In der Frühstückspause erzähle ich meinem ukrainischen Kollegen vom Newrozfest in Erfurt. Kurdische Flüchtlinge hatten mir berichtet, das ukrainische Familien „manchmal innerhalb von 24 Stunden eine Wohnung zugewiesen bekommen, während wir seit mehr als 3 Jahren in der Flüchtlingsunterkunft leben“.

Korrespondenz

Mein ukrainischer Kollege widerspricht: „Glaubst du das?
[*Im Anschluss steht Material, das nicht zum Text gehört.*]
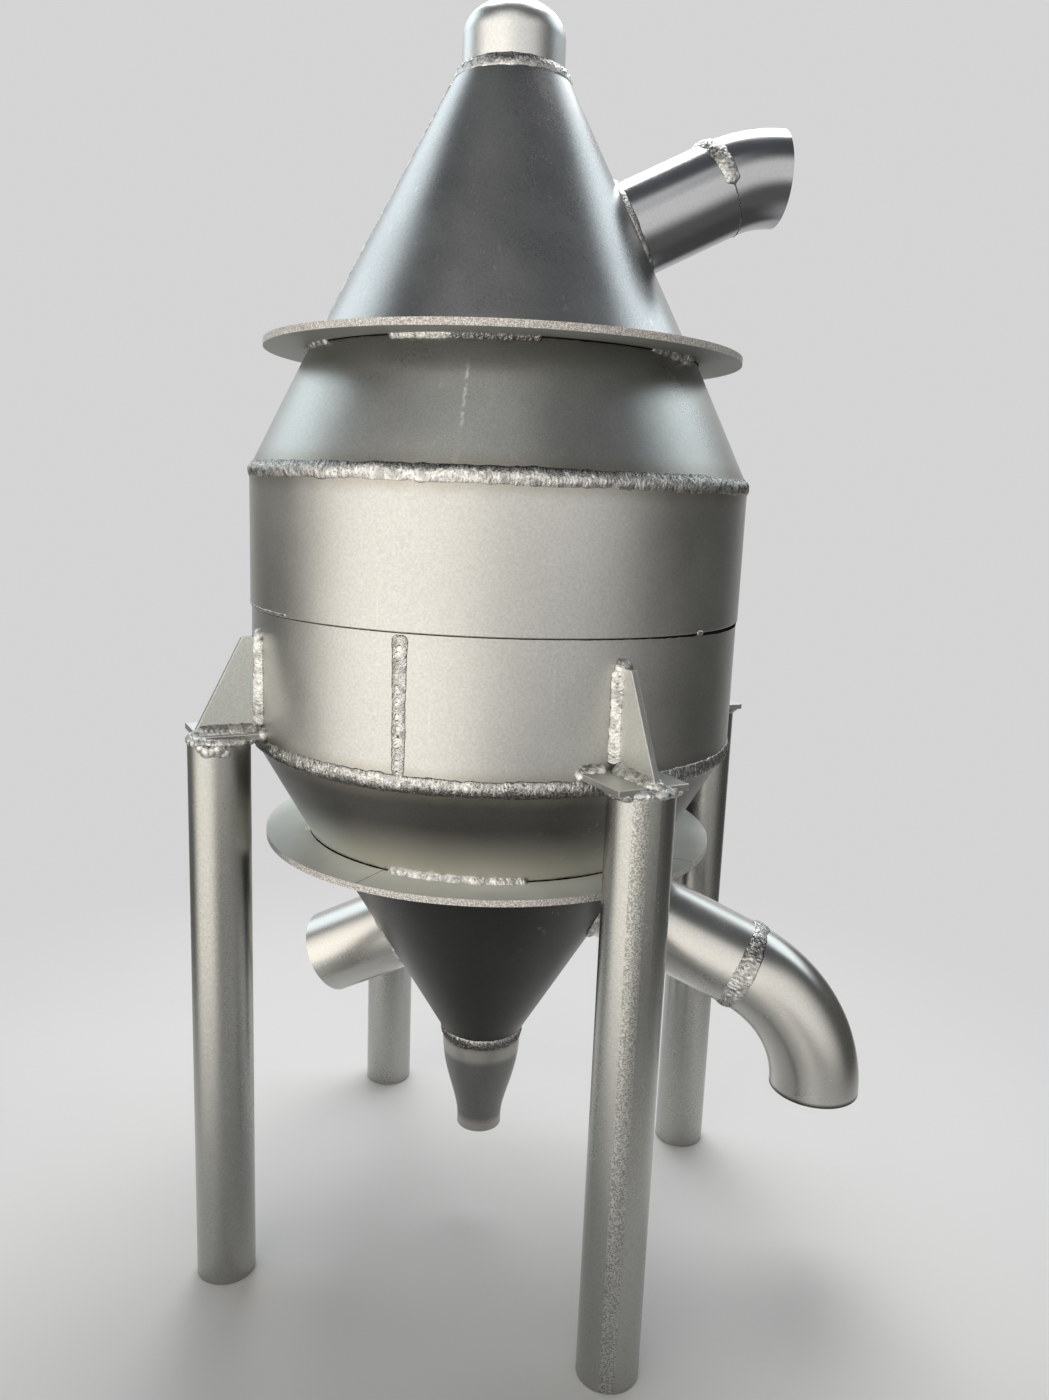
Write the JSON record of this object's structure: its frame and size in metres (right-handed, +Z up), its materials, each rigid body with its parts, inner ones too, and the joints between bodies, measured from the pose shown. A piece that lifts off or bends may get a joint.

In Jena sind ukrainische Familien seit einem Monat in der Turnhalle in provisorischen Holzabteilen. Bei meinen Verwandten in Stuttgart sind 15 Leute untergekommen, alle zusammen in einer 3-Zimmerwohnung.“

 

Wie passt das zusammen? Sicher beruhen die Schilderungen der kurdischen Freunde auf realen Erfahrungen. Sie wollten damit nicht ukrainische Familien kritisieren, sondern eine Doppelmoral in der offiziellen Flüchtlingspolitik, die sie erleben. Aber das heißt lange nicht, dass tatsächlich alle ukrainischen Flüchtlingen schnell Wohnungen bekommen. Mein ukrainischer Kollege hat Recht, hier muss ich mehr differenzieren. „Wer in den Kriegswirren und unter den Bombardements keinen Pass mitnehmen konnte, hat es richtig schwer“, sagt er.

 

Mit Flüchtlingen und ihrer Situation wird Politik gemacht. In der offiziellen deutschen Außenpolitik ist der „Humanismus“ psychologische Begleitmusik zur Rechtfertigung ihrer Wende zu einem offen imperialistischen Kurs und einer massiven Aufrüstung. Da ist viel Schaufensterpolitik dabei. Die Ostthüringer Zeitung berichtet gestern: "Tausende Wohnungen stehen bereit – Platz für Flüchtlinge vor allem auf dem Land“ (OTZ, 28.3.22, S. 2) Real vor Ort sieht es dann oft anders aus. So haben z.B. mehrere ukrainische Familien gemeinsam eine Wohnung zugewiesen bekommen, für jede Familie nur ein Zimmer. „Es sind vor allem viele Ehrenamtliche, viele Landsleute, die helfen, bei Übersetzungen, bei der Unterbringung“, so mein Kollege. Diese Solidarität von unten, auch unter allen Flüchtlingen, egal ob aus der Ukraine oder aus Syrien, müssen wir weiter aufbauen.